The National Science Foundation program on Exploiting Parallelism and Scalability (XPS) has funded our project focused on using clouds of FPGAs for deep learning algorithms. This work is in collaboration with Mike Ferdman (Stony Brook CS) and Alex Berg (UNC Chapel Hill CS).
I am organizing the 2015 MEMOCODE Design Contest, which begins today and lasts through the month of June.
This year’s contest problem is will be the Continuous Skyline Computation. You can read the contest description here, and read more about MEMOCODE 2015 here.
A new paper in collaboration with Michael Papamichael and James C. Hoe of Carnegie Mellon is accepted for publication at the 2015 Design Automation Conference.
Michael Papamichael, Peter Milder, and James C. Hoe. “Nautilus: Fast Automated IP Design Space Search Using Guided Genetic Algorithms.”
Abstract: Today’s crop of parameterized hardware IP generators permit very high degrees of performance and implementation customization. Nevertheless, it is ultimately still left to the IP users to set IP parameters to achieve the desired tuning effects. For the average IP user, the knowledge and effort required to navigate a complex IP’s design space can significantly offset the productivity gain from using the IP. This paper presents an approach that builds into an IP generator an extended genetic algorithm (GA) to perform automatic IP parameter tuning. In particular, we propose extensions that allow IP authors to embed pertinent designer knowledge to improve GA performance. In the context of several IP generators, our evaluations show that (1) GA is an effective solution to this problem and (2) our modified IP-author guided GA can reach the same quality of results up to eight times faster compared to the basic GA.
The National Science Foundation has provided new funding for my work on Deep Learning for Computer Vision with FGPAs (in collaboration with Michael Ferdman, Stony Brook CS, and Alex Berg, UNC Chapel Hill CS).
See also press coverage at Gigaom.
My recent paper describing the Spiral Hardware Generation system has been awarded the 2014 ACM TODAES Best Paper Award.
This paper (co-written with Franz Franchetti, James C. Hoe, and Markus Püschel) presents an overview of my work on the Spiral hardware generation framework, a high-level synthesis and optimization engine that produces highly-customized hardware implementations of linear DSP transforms such as the FFT. This award was presented during the awards session at DAC 2014.
You can read the paper here.
I am please to announce the 2014 MEMOCODE Design Contest, which begins today and lasts through the month of June.
This year’s contest will be k-Nearest Neighbors with Mahalanobis distance metric.

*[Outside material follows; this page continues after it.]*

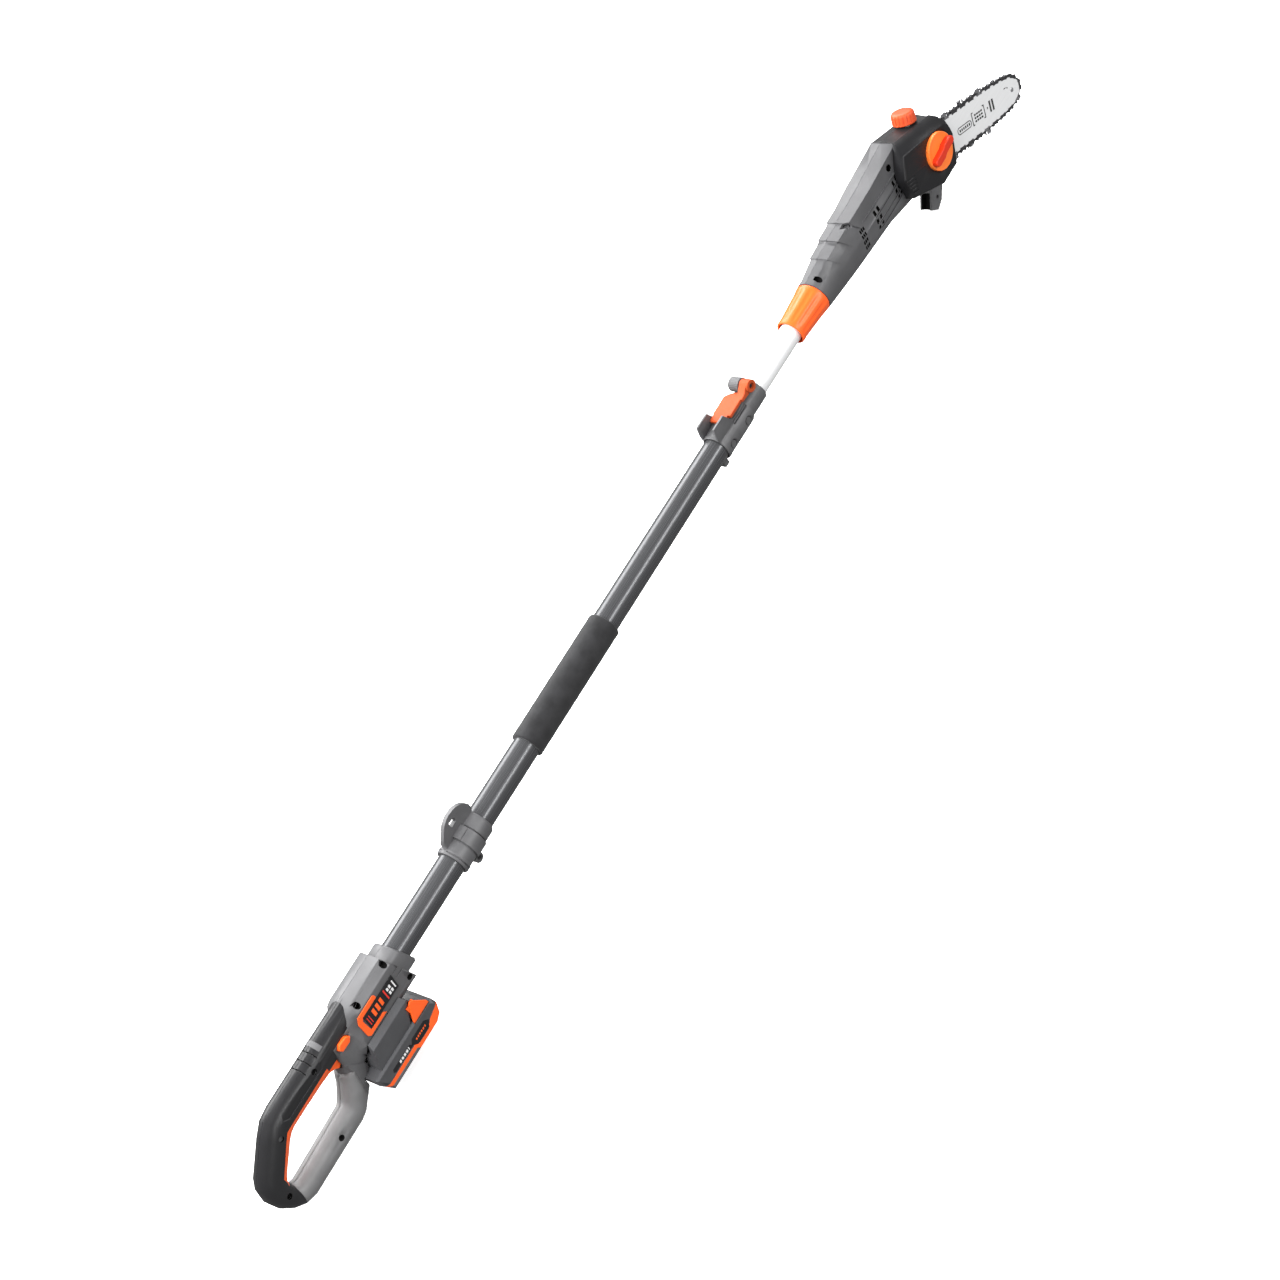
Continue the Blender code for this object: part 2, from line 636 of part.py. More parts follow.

You can read the contest description here, and read more about MEMOCODE 14 here.
In the Fall 2014 semester I will be teaching two courses:
- ESE-305 (Deterministic Signals and Systems) on Tuesdays and Thursdays from 10:00–11:20am.
- ESE-507 (Advanced Digital System Design and Generation) on Mondays and Wednesdays from 4:00–5:20pm.
Jonah Caplan will soon present our work on execution signature compression at DATE 2014.
The talk will be in session “4.7 Dependable System Design” on Tuesday 3/25 at 6:00pm.
Robert Killey will be presenting our work on symbol synchronization for optical OFDM systems this week at the Optical Fiber Communication Conference.
The talk will be on Thursday 3/13 at 2:00pm in room 133, in the “Direct Detection” session.
A new co-authored paper has been published in the Optics Express journal. The paper is on symbol synchronization for optical OFDM systems, and it is an extension of the work that will be presented in March at OFC.
You can read the paper at this link.
R. Bouziane, P. A. Milder, S. Erkılınç, L. Galdino, S. Kilmurray, B. C. Thomsen, P. Bayvel, and R. I. Killey. “Experimental demonstration of 30 Gb/s direct-detection optical OFDM transmission with blind symbol synchronisation using virtual subcarriers.” Optics Express, Vol. 22, Issue 4, pp. 4342–4348, 2014.
Abstract: The paper investigates the performance of a blind symbol synchronisation technique for optical OFDM systems based on virtual subcarriers. The test-bed includes a real-time 16-QAM OFDM transmitter operating at a net data rate of 30.65 Gb/s using a single OFDM band with a single FPGA-DAC subsystem and demonstrates transmission over 23.3 km SSMF with direct detection at a BER of 10−3. By comparing the performance of the proposed synchronisation scheme with that of the Schmidl and Cox algorithm, it was found that the two approaches achieve similar performance for large numbers of averaging symbols, but the performance of the proposed scheme degrades as the number of averaging symbols is reduced. The proposed technique has lower complexity and bandwidth overhead as it does not rely on training sequences. Consequently, it is suitable for implementation in high speed optical OFDM transceivers.